Plaintiff was terminated during her absence from work, an absence for which she had requested FMLA leave. This evidence is sufficient to show a causal connection between her request for FMLA leave and her termination. See Metzler, 464 F.3d at 1171-72 (termination four weeks after plaintiffs request for FMLA leave was “very close in time” and thus established third element of prima facie case of retaliation). Plaintiff thus has established a prima facie case of retaliation. Defendants have not offered a legitimate, non-retaliatory reason for Plaintiffs termination. Accordingly, Defendants’ motion for summary judgment on Plaintiffs FMLA retaliation claim must be denied.

D. Plaintiff’s Constitutional Claims Against the Individual Defendants

In Count III, Plaintiff alleges that Individual Defendants Rudolph, Storie and Martinez acted under color of state law to deprive her of her constitutional rights in violation of 42 U.S.C. Section 1983. Doc. 64 at ¶ 40. Specifically, Plaintiff claims that these defendants: (1) violated her right to due process by terminating her employment, in which she had a protected property interest, without prior notice or an opportunity to be heard; and (2) violated her right to equal protection of the laws because her gender/pregnancy was a motivating factor in their decision to terminate her.
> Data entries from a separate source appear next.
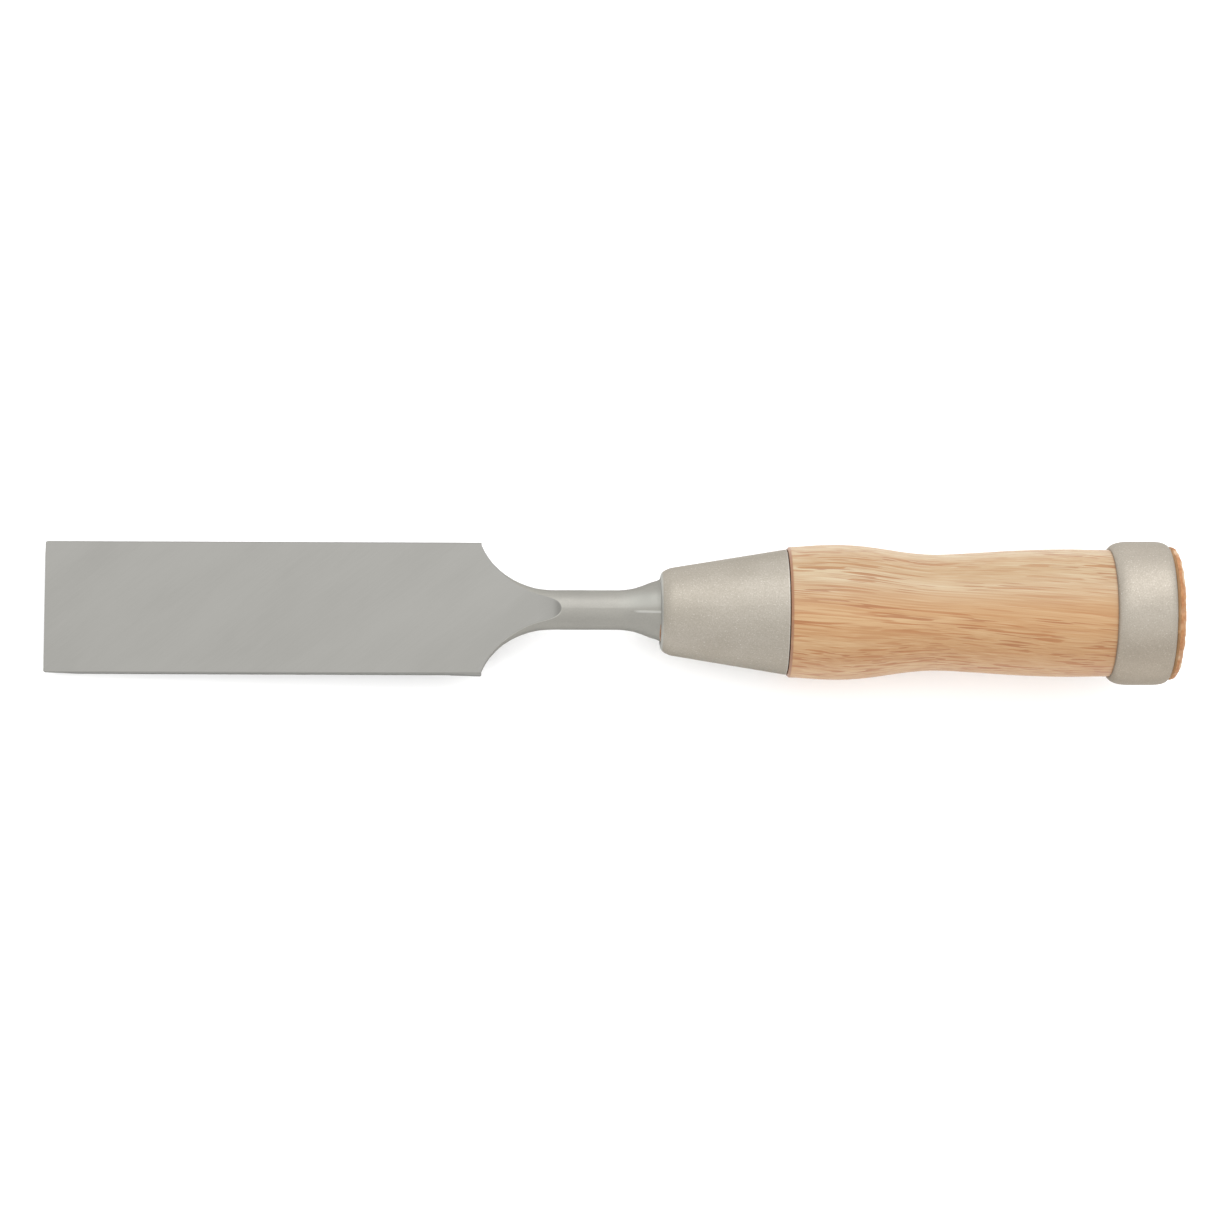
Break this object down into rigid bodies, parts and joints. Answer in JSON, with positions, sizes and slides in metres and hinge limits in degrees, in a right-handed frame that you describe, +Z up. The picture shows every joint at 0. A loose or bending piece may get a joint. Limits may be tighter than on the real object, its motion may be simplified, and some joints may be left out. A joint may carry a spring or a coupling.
{
  "type": "mortise chisel",
  "caption": "Wide flat steel chisel blade with a round neck, conical ferrule, turned wooden handle and a steel striking hoop, lying with its flat back up.",
  "frame": {"origin": "centre of the tool's footprint, on the bench it lies on", "axes": "+X from the cutting edge towards the butt, along the bench; +Y across the blade; +Z up, out of the bench, on the same side as the blade's flat back"},
  "size_m": [0.2762, 0.0352, 0.0416],
  "materials": {
    "blade_steel": "satin ground, clear lacquered",
    "ferrule_steel": "fine blasted, warm grey",
    "handle_wood": "satin lacquered, open pores",
    "hoop_steel": "fine blasted, warm grey"
  },
  "bodies": {
    "root": {"blade": "blade_steel", "ferrule": "ferrule_steel", "handle": "handle_wood", "hoop": "hoop_steel"}
  },
  "joints": []
}
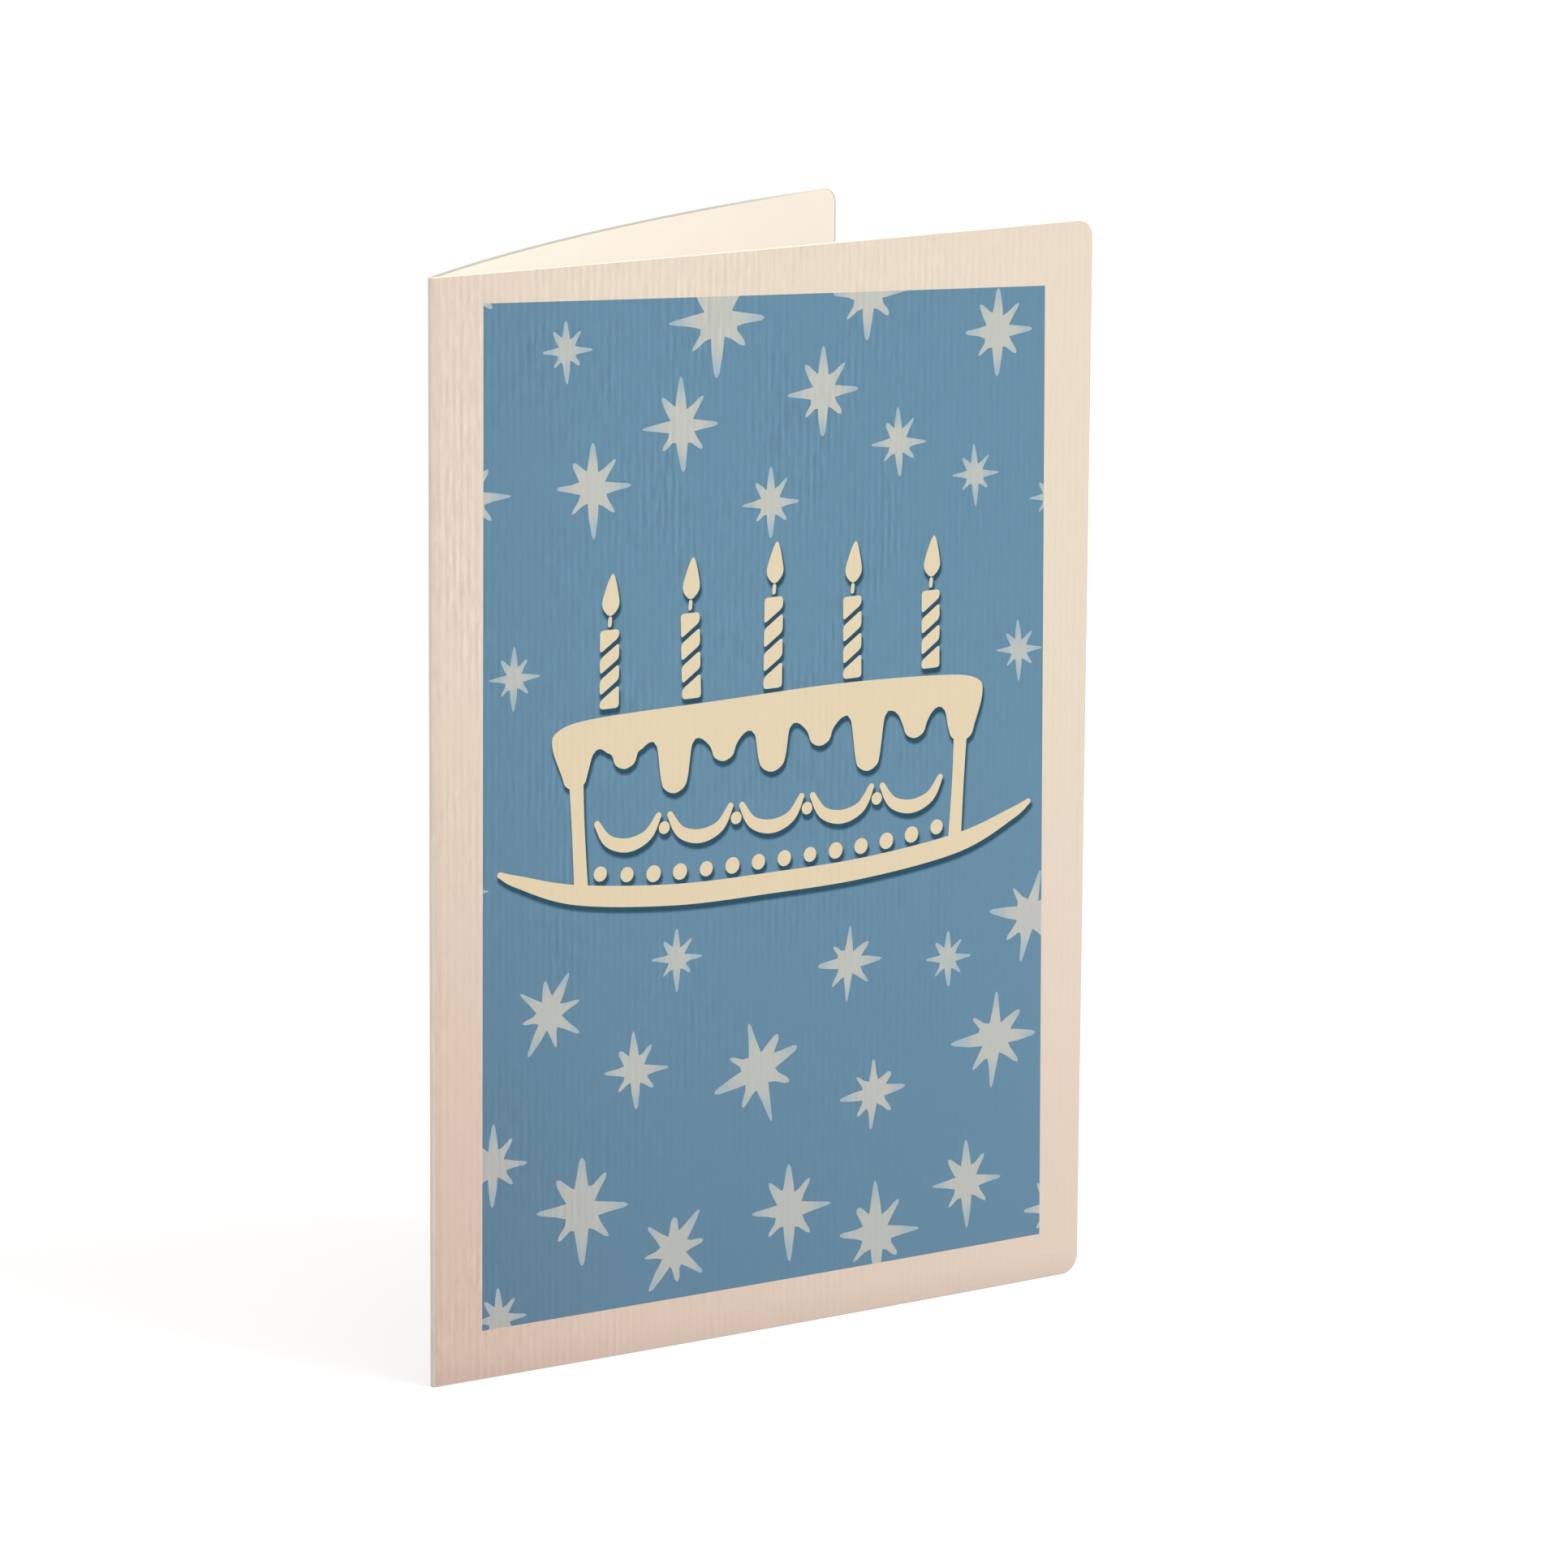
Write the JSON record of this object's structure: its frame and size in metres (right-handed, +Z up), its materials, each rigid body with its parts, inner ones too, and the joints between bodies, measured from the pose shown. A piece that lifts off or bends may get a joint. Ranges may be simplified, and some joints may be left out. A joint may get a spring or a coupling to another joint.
{
  "type": "greeting card",
  "caption": "Folded greeting card standing half open on its bottom edges, laid card stock with a framed star print.",
  "frame": {"origin": "middle of the bounding box of the half open card, on the surface it stands on", "axes": "+Z up along the fold, +X from the fold to the front leaf's fore edge, and the cover faces -Y"},
  "size_m": [0.1272, 0.056, 0.178],
  "materials": {
    "laid_card": "matt laid card stock, printed on the cover"
  },
  "bodies": {
    "root": {"card": "laid_card"}
  },
  "joints": []
}
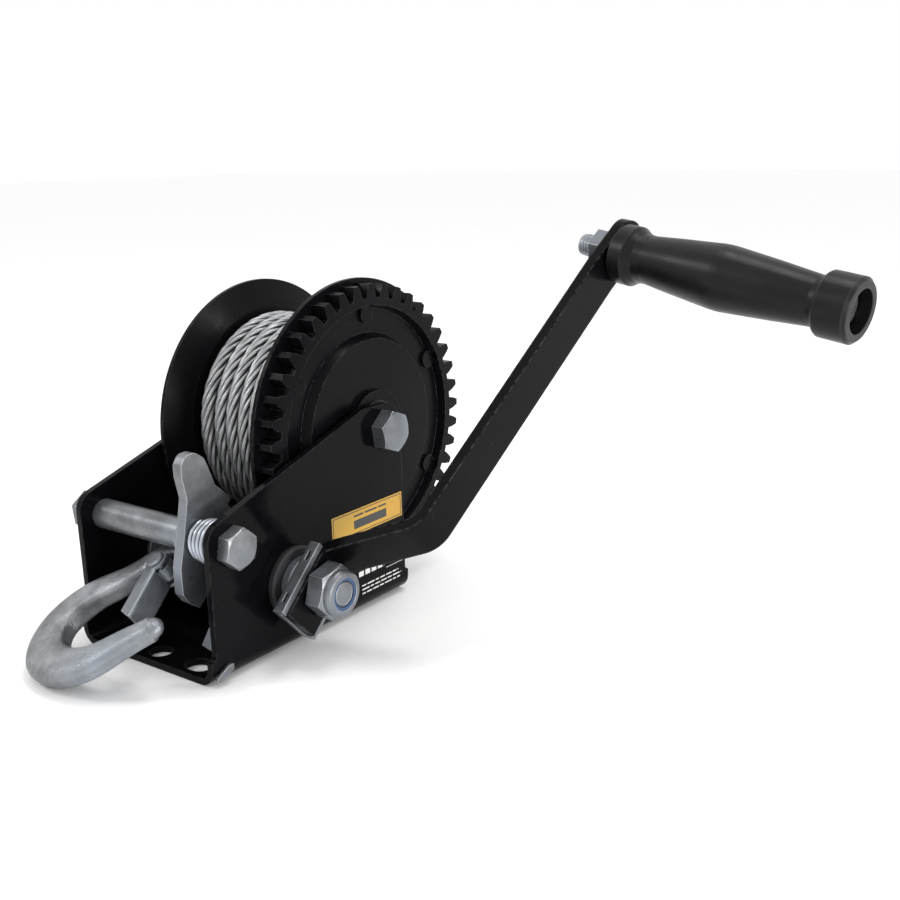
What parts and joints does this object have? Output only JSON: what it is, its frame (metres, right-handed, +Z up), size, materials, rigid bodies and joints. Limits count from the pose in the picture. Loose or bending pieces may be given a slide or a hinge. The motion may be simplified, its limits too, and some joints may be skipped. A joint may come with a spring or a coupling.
{
  "type": "boat trailer winch",
  "caption": "Hand winch with a folded steel frame, geared drum of wire rope, reversible ratchet pawl, swinging hook and a cranked handle with a loose grip.",
  "frame": {"origin": "centre of the base's bolt slots, on the underside of the base", "axes": "+X along the shafts towards the crank, +Y from the hook side to the drum side, +Z up off the base"},
  "size_m": [0.3076, 0.2521, 0.1825],
  "materials": {
    "frame_paint": "gloss",
    "drum_paint": "semi-gloss",
    "crank_paint": "gloss",
    "zinc_plate": "satin",
    "forged_zinc": "satin, mottled",
    "spring_steel": "polished",
    "wire_rope": "stranded",
    "black_bush": "matte",
    "grip_plastic": "satin",
    "nylon_insert": "semi-gloss",
    "label": "gloss"
  },
  "bodies": {
    "frame": {"frame": "frame_paint", "bush_left": "zinc_plate", "bush_right": "black_bush", "tie_tube": "zinc_plate", "tie_bolt": "zinc_plate", "tie_washer": "zinc_plate", "tie_nut": "zinc_plate", "drum_axle_bolt": "zinc_plate", "drum_axle_washer": "zinc_plate", "drum_axle_nut": "zinc_plate", "drum_axle_sleeve": "zinc_plate", "pawl_spring": "spring_steel", "pawl_washer": "zinc_plate", "rating_label": "label", "frame_clip": "zinc_plate", "cable_tail": "wire_rope", "cable_ferrule": "zinc_plate", "cable_loop": "wire_rope", "cable_thimble": "zinc_plate"},
    "drum": {"drum_hub": "drum_paint", "drum_flange_left": "drum_paint", "drum_flange_right": "drum_paint", "drum_gear": "drum_paint", "gear_rivets": "drum_paint", "drum_bush_left": "black_bush", "drum_bush_right": "black_bush", "wound_cable": "wire_rope"},
    "crank": {"pinion_shaft": "zinc_plate", "pinion": "zinc_plate", "ratchet_wheel": "zinc_plate", "shaft_collar": "zinc_plate", "shaft_circlip": "spring_steel", "crank_bracket": "zinc_plate", "crank_arm": "crank_paint", "crank_washer": "zinc_plate", "crank_nut": "zinc_plate", "crank_nut_insert": "nylon_insert", "grip_bolt": "zinc_plate", "grip_nut": "zinc_plate", "grip_washer": "zinc_plate"},
    "grip": {"grip": "grip_plastic"},
    "pawl": {"pawl": "zinc_plate"},
    "hook": {"hook": "forged_zinc", "latch_rivet": "zinc_plate"},
    "latch": {"hook_latch": "zinc_plate", "latch_spring": "spring_steel"}
  },
  "joints": [
    {"name": "crank_spin", "type": "hinge", "parent": "frame", "child": "crank", "pos_m": [0, -0.0153, 0.0315], "axis": [1, 0, 0], "continuous": true},
    {"name": "drum_spin", "type": "hinge", "parent": "frame", "child": "drum", "pos_m": [0, 0.0515, 0.0864], "axis": [1, 0, 0], "continuous": true},
    {"name": "grip_spin", "type": "hinge", "parent": "crank", "child": "grip", "pos_m": [0.18625, 0.11825, 0.15823], "axis": [0.9774, -0.1533, -0.1455], "continuous": true},
    {"name": "pawl_tilt", "type": "hinge", "parent": "frame", "child": "pawl", "pos_m": [0.0222, -0.0505, 0.0584], "axis": [1, 0, 0], "range_deg": [-10, 11.5]},
    {"name": "hook_swing", "type": "hinge", "parent": "frame", "child": "hook", "pos_m": [0.0033, -0.0398, 0.0509], "axis": [1, 0, 0], "range_deg": [-4, 0]},
    {"name": "latch_swing", "type": "hinge", "parent": "hook", "child": "latch", "pos_m": [0.00404, -0.05486, 0.04149], "axis": [-0.1901, -0.5272, 0.8282], "range_deg": [-35, 0], "stiffness_Nm_per_rad": 0.01, "springref_deg": 28.65}
  ],
  "couplings": [
    {"joint": "drum_spin", "follows": "crank_spin", "ratio": -0.29268}
  ]
}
Id. at ¶¶ 41-42. In Count VI, Plaintiff similarly alleges under Section 1983 that Individual Defendant Lucero violated her right to due process by changing her position as a non-probationary, “transfer” employee, in which she had a protected property interest, to that of a probationary, “rehire” employee. Id. at ¶¶ 57-58. Defendants move for summary judgment on both of these counts on the basis of qualified immunity.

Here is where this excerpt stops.